Sono stati decenni di grandissimi cambiamenti e progresso, in Italia, gli ultimi trascorsi; un arco storico ricco di conquiste di tipo sociale, che hanno certamente garantito maggiore equità e fondamentali diritti sociali a un gran numero di categorie di cittadini che vivevano, prima, in condizioni svantaggiose o disagiate.
Fra tante conquiste, tuttavia, ve n’è una che ha sicuramente seguito un cammino più complesso, a volte a singhiozzo, e che potremmo in effetti ritenere non ancora concluso, malgrado coinvolga un numero considerevole di persone e di famiglie: ci riferiamo al riconoscimento dei diritti dei disabili, una questione ben più vasta del semplice (per quanto decisamente doveroso e opportuno) abbattimento delle barriere architettoniche, e che non è sfortunatamente possibile superare con l’installazione di un innovativo montascale.
Per parlare di questo problema é infatti necessaria una visione un po’ più ampia, che tocca principi di equità fondamentali. Possiamo, e anzi dobbiamo, partire nientemeno dalla lettura della nostra Carta Costituzionale, nelle parti in cui essa attribuisce al cittadino in quanto tale, e quindi al di là e prescindendo, com’è normale, da qualsiasi situazione di disabilità possa affliggerlo, non solamente una precisa serie di doveri a cui non sottrarsi, ma pure dei precisi e imprescindibili diritti, la cui essenzialità non è minore, come quello al lavoro, alla socialità, all’istruzione o alla salute, per nominarne alcuni. Una riserva però di fatto non rispettata, visto che nel concreto e nel quotidiano il disabile si vede spesso negati nei fatti – e fu questa la geniale presa di coscienza degli anni Sessanta – questi diritti nella loro interezza.
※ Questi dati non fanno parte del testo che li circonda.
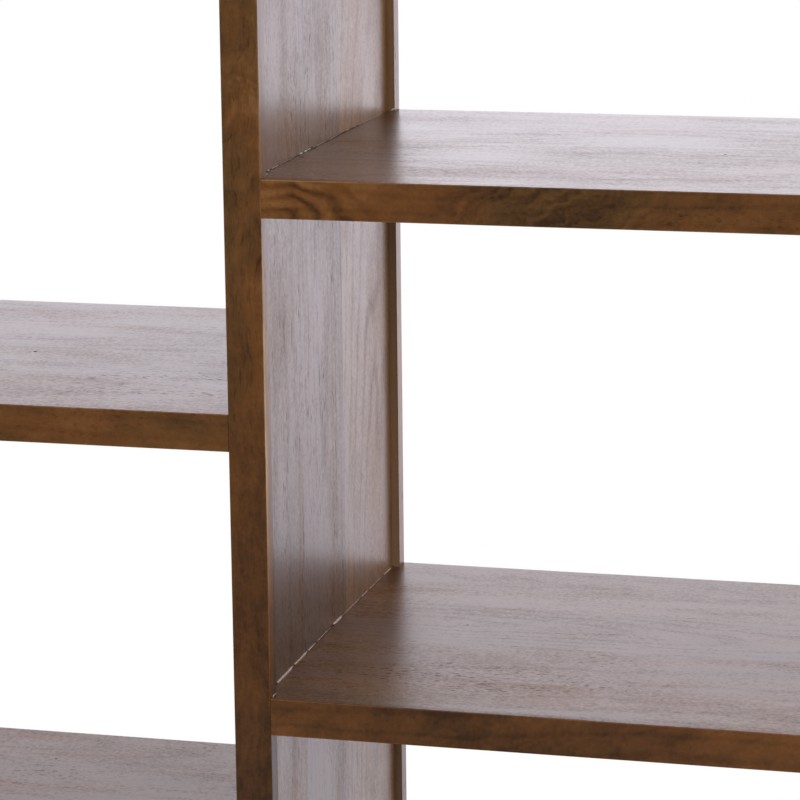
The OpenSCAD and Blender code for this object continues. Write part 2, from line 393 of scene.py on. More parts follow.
def wood_material(
    name, tone_shift=0.0, figure=1.0, blotches=0.08, speckle=1.0, line_cells=180, dash_cells=190,
):
    """Stained hardwood under satin lacquer, figured in the coordinates of the log."""
    finish = bpy.context.scene.shelving_finish
    material, graph = new_material(name)
    tone, warmth, curl = graph.split(stored_vector(graph, LOOK))
    rings, pores, shine = graph.split(stored_vector(graph, FIGURE))
    face = graph.add("ShaderNodeAttribute", {"attribute_name": FACE}, output="Fac")
    grain = swayed_grain(graph, curl)

    broad = graph.streaks(grain, 5.0, 17) - 0.5
    band = graph.streaks(grain, 26, 95) - 0.5
    fine = graph.streaks(grain, line_cells, 300) - 0.5
    fleck = (graph.streaks(grain, 400, 340) - 0.5) * speckle
    fibre = graph.streaks(grain, 150, 1400) - 0.5
    cloud = graph.streaks(grain, 12, 30, 3.0) - 0.5
    haze = graph.streaks(grain, 11, 30) - 0.5
    drift = graph.streaks(grain, 6, 15) - 0.5
    blotch = graph.streaks(grain, 38, 52, 3.0) - 0.5
    ring = growth_rings(graph, grain, finish.ring_spacing) * rings
    ripple = flame(graph, grain, haze + blotch) * curl
    knot = knot_whorls(graph, cloud, blotch, finish.whorl_spacing)
    pore, dash = open_pores(graph, grain, pores, dash_cells)

    blotchy = blotch * ((1.0 - face) * 0.36 + blotches)
    figured = (broad + cloud * 0.5) * (face * (0.85 * figure) + 0.40) + blotchy
    long_grain = face * 0.75 + curl * 0.45 + 0.10
    shade = (
        tone
        + face * 0.08
        + (0.42 + tone_shift)
        + figured * (0.90 - face * 0.38)
        + long_grain * (band * 0.18 + fine * 0.20 + fibre * 0.18)
        + fleck * (face * 0.06 + 0.22)
        + ripple * 0.45
        - haze * 0.12
        - ring * 0.20
        - knot * 0.34
        - pore * 0.20
        - dash * 0.34
    )
    cool = stain(graph, shade, finish.dark, finish.olive, finish.light)
    warm = stain(graph, shade, finish.dark, finish.orange, finish.light)
    hue = (warmth + 0.5 + drift * 1.9 + band * 0.6).ramp(0.1, 0.9)
    # Painted light: far cooler warmth, as on the rear strip's step, turns the stain to that grey,
    # which stands in for light reflected from the panel's lacquer
    painted_bounce_light = (warmth + drift * 1.5).ramp(-0.9, -1.7) * 0.80
    sanded = shade.ramp(1.0, 1.6) * (1.0 - painted_bounce_light)
    stained = graph.blend(painted_bounce_light, graph.blend(hue, cool, warm), finish.greyed)
    gloss = (
        0.82
        + shine
        - tone * 0.5
        + face * (0.18 - figured * 1.0 + haze * 0.5 + band * 0.25 + fine * 0.5 + fleck * 1.8)
        - pore * 0.6
        - dash * 1.5
        - ring * 0.40
    )
    height = fibre * 0.35 + fleck * 0.30 - pore * 0.9
    bump = {"Strength": 0.5, "Distance": finish.grain_depth, "Height": height}
    sockets = {
        "Base Color": graph.blend(sanded, stained, finish.bare),
        "Roughness": 0.40 + fleck * 0.20 + pore * 0.12,
        "IOR": 1.5,
        "Specular IOR Level": 0.35,
        "Coat Weight": (gloss * finish.lacquer).clamp(0.05, 1.0),
        "Coat Roughness": finish.lacquer_roughness,
        "Normal": graph.add("ShaderNodeBump", {}, bump),
    }
    finish_surface(graph, sockets)
    return material


def plain_material(name, shade, second_shade, cells, roughness, metallic=0.0, bump_depth=0.03 * MM):
    """A plain finish, mottled between two close colours, for filler, plastic, steel and dowels."""
    material, graph = new_material(name)
    place = graph.add("ShaderNodeTexCoord", output="Object")
    mottle = graph.add("ShaderNodeTexNoise", {}, {"Vector": place, "Scale": cells, "Detail": 3.0})
    bump = {"Strength": 0.6, "Distance": bump_depth, "Height": mottle}
    sockets = {
        "Base Color": graph.blend(mottle.ramp(0.35, 0.65), shade, second_shade),
        "Roughness": roughness + (mottle - 0.5) * 0.25,
        "Metallic": metallic,
        "Normal": graph.add("ShaderNodeBump", {}, bump),
    }
    finish_surface(graph, sockets)
    return material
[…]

Fu proprio in quegli anni che ebbe inizio un lavoro eccezionale, sia per dimensione che per ricadute positive, ad opera di una vasta serie di associazioni di volontari, in parte composte da membri di famiglie in cui era presente un disabile, e in parte da disabili stessi. È nella loro azione che possiamo rintracciare tutti i segni della grande spinta al mutamento che occorreva per poter ottenere risultati concreti: un rinnovamento da giocarsi congiuntamente su due diversi campi, quello istituzionale da un lato, dove far trasformare in leggi quelle istanze dei disabili che ormai non potevano più essere rimandate, e quello del sociale e del quotidiano dall’altro, in cui far scaturire, con una paziente azione di coscienza, quella che prese via via il nome di “cultura dell’handicap” e che consiste in un diverso atteggiamento e contegno verso la disabilità e chi ne è colpito. Campi in cui l’azione di sindacalisti, insegnanti e volontari fu decisiva.
L’abbiamo menzionato in apertura, come il percorso del riconoscimento di pieni diritti ai disabili sia in realtà ancora del tutto aperto, e come è facile supporre, questo rende abbastanza vacuo ogni sforzo di dargli date precise; tuttavia, a ben vedere, una tappa importante con una data esatta si può ravvisare, ed è collocabile al 30 marzo del 1971.
Quel giorno, infatti, venne approvata in via definitiva una legge importantissima avente come argomento l’invalidità, la legge 118, che si dimostrò la base indispensabile per tutto il consecutivo sviluppo della cultura della disabilità, in quanto fu capace di regolamentare un fondamentale concetto, che a noi può parere ormai cosa acquisita ma fu innovativo: quello per cui la riabilitazione del disabile non sia un processo che si limita all’aspetto medico, ma in realtà abbia senso e integrità solo se gli sforzi del terapista e del disabile per riconquistare al meglio le funzioni compromesse si coronano in una integrazione nella società a tutti i livelli.